You’ll be most likely to see rain on Uluru during the hottest part of the year – between November and March. You’ll just have to try your luck though – after all, it is in the middle of the desert.
General travel safety
Before heading out on remote roads, isolated walks or camping trips, find out where emergency call devices are located or travel with a satellite phone or EPIRB. Make sure someone knows where you’re going and when you’re due to return.
There are lots of great places to enjoy in the NT, especially if you love a hike. It’s important though that you prepare for the extreme conditions that await. Make sure you carry enough fresh water (1L per person, per hour) and and avoid physical activity outdoors in the hottest part of the day. Even in the colder months, it’s possible to become dehydrated and disoriented before you realise it.

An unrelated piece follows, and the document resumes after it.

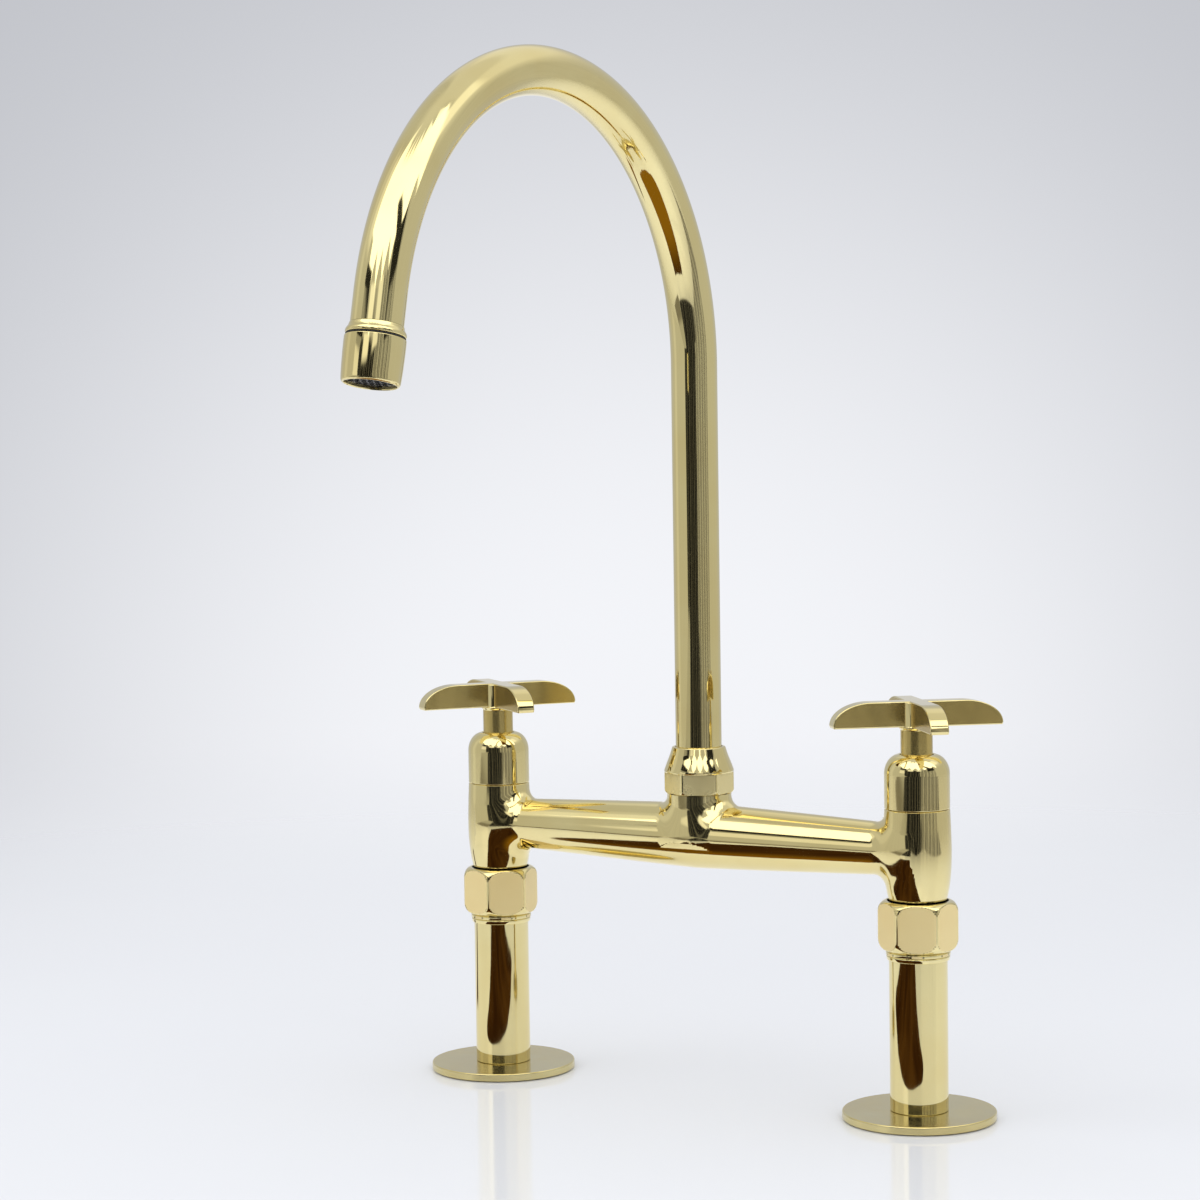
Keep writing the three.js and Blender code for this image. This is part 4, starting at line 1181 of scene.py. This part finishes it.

The desert gets cold in the Autumn and Winter months of April to September so if you’re in Central Australia or the Barkly, make sure you have warm clothes before heading out to watch the sunset. The temperature can drop rapidly and often gets below zero degrees Celsius at night.
Crocodiles are a fact of life in the waterways of the Top End. Anytime you’re going in, out on, or nearby the water, always be Crocwise and take notice of all warning signs. Only swim in places where it’s marked as safe to do so.
The water can be deceptively cold – particularly in Central Australia – so avoid long swims and take a flotation device. Beware of submerged objects in natural waterholes that can cause injury or damage to canoes and kayaks.
Take care of your surroundings
When exploring the Territory, be mindful that we have a duty to respect the cultural significance of the land and to protect and conserve the flora and fauna it houses. Do not disturb or feed the animals, or unnecessarily impact on the vegetation of these unique and remarkable habitats.